#!/usr/bin/env python
# coding: utf-8

# DO NOT EDIT
# Autogenerated from the notebook treatment_effect.ipynb.
# Edit the notebook and then sync the output with this file.
#
# flake8: noqa
# DO NOT EDIT

# ## Treatment effects under conditional independence
#
# Author: Josef Perktold
#
# This notebook illustrates the basic usage of the new treatment effect
# functionality in statsmodels.
#
# The main class is
# `statsmodels.treatment.treatment_effects.TreatmentEffect`.
#
#
# This class estimates treatment effect and potential outcome using 5
# different methods, ipw, ra, aipw, aipw-wls, ipw-ra. The last three methods
# require both a treatment or selection model and an outcome model.
# Standard errors and inference are based on the joint GMM representation
# of selection or treatment model, outcome model and effect functions. The
# approach for inference follows Stata, however Stata support a wider range
# of models.
# Estimation and inference are valid under conditional independence or
# ignorability.
#
# The outcome model is currently limited to a linear model based on OLS.
# Treatment is currently restricted to binary treatment which can be
# either Logit or Probit.
#
# The example follows Cattaneo.

import os
import numpy as np
from numpy.testing import assert_allclose
import pandas as pd

from statsmodels.regression.linear_model import OLS
from statsmodels.discrete.discrete_model import Probit
from statsmodels.treatment.treatment_effects import (TreatmentEffect)

from statsmodels.treatment.tests.results import results_teffects as res_st

# Load data for example
cur_dir = os.path.abspath(os.path.dirname(res_st.__file__))
file_name = 'cataneo2.csv'
file_path = os.path.join(cur_dir, file_name)
dta_cat = pd.read_csv(file_path)

methods = ['ra', 'ipw', 'aipw', 'aipw_wls', 'ipw_ra']
methods_st = [
    ("ra", res_st.results_ra),
    ("ipw", res_st.results_ipw),
    ("aipw", res_st.results_aipw),
    ("aipw_wls", res_st.results_aipw_wls),
    ("ipw_ra", res_st.results_ipwra),
]

# allow wider display of data frames
pd.set_option('display.width', 500)

dta_cat.head()

# ### Create TreatmentEffect instance and compute ipw
#
# The TreatmentEffect class requires
# - a OLS model instance for the outcome model,
# - a results instance of the selection model and
# - a treatment indicator variable.
#
# In the following example we use Probit as the selection model. Using
# Logit is also supported.
#

# treatment selection model
formula = 'mbsmoke_ ~ mmarried_ + mage + mage2 + fbaby_ + medu'
res_probit = Probit.from_formula(formula, dta_cat).fit()

# outcome model
formula_outcome = 'bweight ~ prenatal1_ + mmarried_ + mage + fbaby_'
mod = OLS.from_formula(formula_outcome, dta_cat)

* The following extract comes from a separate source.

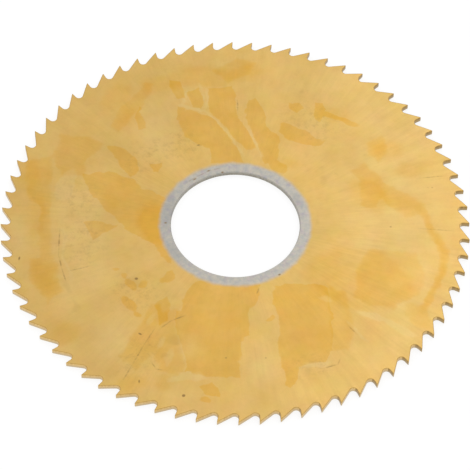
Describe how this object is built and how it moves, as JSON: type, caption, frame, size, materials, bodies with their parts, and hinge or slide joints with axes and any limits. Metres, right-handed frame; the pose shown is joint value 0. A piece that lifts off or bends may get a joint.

# treatment indicator variable
tind = np.asarray(dta_cat['mbsmoke_'])

teff = TreatmentEffect(mod, tind, results_select=res_probit)

# After creating the TreatmentEffect instance, we can call any of the 5
# methods to compute potential outcomes, POM0, POM1, and average treatment
# effect, ATE. POM0 is the potential outcome for the no treatment group,
# POM1 is the potential outcome for the treatment group, treatment effect is
# POM1 - POM0.
#
# For example `teff.ipw()` computes POM and ATE using inverse probability
# weighting. The probability of treatment is also commonly called the
# propensity score. The `summary` of the estimation includes standard errors
# and confidence interval for POM and ATE.
#
#
# Standard errors and other inferential statistics are based on the
# Generalized Method of Moments (GMM) representation of the selection and
# outcome models and the moment conditions for the results statistic.
# Method `ipw` uses the selection model but not the outcome model.
# Method `ra` uses the outcome model but not the selection model.
# The doubly robust estimators `aipw`, `aipw-wls`, `ipw-ra` include both
# selection and outcome models, where at least one of those two has to be
# correctly specified to get consistent estimates of the treatment effect.
# The moment conditions for the target variables, POM0, POM1, and ATE are
# based on POM0 and ATE. The remaining POM1 is computed as a linear
# combination of POM0 and ATE.
#
# The internal gmm results are attached to the treatment results as
# `results_gmm`.
#
# By default the treatment effect methods computes average treatment
# effect, where average is take over the sample observations.
# Option `effect_group` can be used to compute either average treatment
# effect on the treated, ATT, using `effect_group=1` or average treatment
# effect on the non-treated using `effect_group=0`.
#

res = teff.ipw()
res

res.summary_frame()

print(res.results_gmm.summary())

# **average treatment effect on the treated**
#
# see more below

teff.ipw(effect_group=1)

# **average treatment effect on the untreated**

teff.ipw(effect_group=0)

# Other methods to compute ATE work in the same or similar way as for
# `ipw` for example regression adjustment `ra` and double robust `ipw_ra`.

res_ra = teff.ra()
res_ra

res_ra.summary_frame()

ra2 = teff.ipw_ra(effect_group=1, return_results=True)
ra2.summary_frame()

# ## All methods in TreatmentEffect
#
# The following computes and prints ATE and POM for all methods.
# (We include the call to TreatmentEffect as a reminder.)

teff = TreatmentEffect(mod, tind, results_select=res_probit)

for m in methods:
    res = getattr(teff, m)()
    print("\n", m)
    print(res.summary_frame())

# ## Results in Stata
#
# The results in statsmodels are very close to the results in Stata
# because both packages use the same approach.

for m, st in methods_st:
    print("\n", m)
    res = pd.DataFrame(st.table[:2, :6],
                       index=["ATE", "POM0"],
                       columns=st.table_colnames[:6])
    print(res)

# ### Treatment effects without inference
#
# It is possible to compute POM and ATE without computing standard errors
# and inferential statistics. In this case the GMM model is not computed.

for m in methods:
    print("\n", m)
    res = getattr(teff, m)(return_results=False)
    print(res)

# ## Treatment effect on the treated
#
# Treatment effects on subgroups are not available for `aipw` and `aipw-
# wls`.
#
# `effect_group` choses the group for which treatement effect and
# potential outcomes are computed
# Options are
# "all" for sample average treatment effect,
# `1` for average treatment effect on the treated and
# `0` for average treatment effect on the untreated.
#
# Note: The row labels in the pandas dataframe, POM and ATE, are the same
# even for treatment effect on subgroups.

for m in methods:
    if m.startswith("aipw"):
        continue
    res = getattr(teff, m)(effect_group=1)
    print("\n", m)
    print(res.summary_frame())

# ### Treatment effect on the untreated
#
# Similar to ATT, we can compute average treatment effect on the untreated
# by using option `effect_group=0`.

for m in methods:
    if m.startswith("aipw"):
        # not available
        continue
    res = getattr(teff, m)(effect_group=0)
    print("\n", m)
    print(res.summary_frame())

# The docstring for the TreatmentEffect class and it's methods can be
# obtained using help
#
# `help(teff)`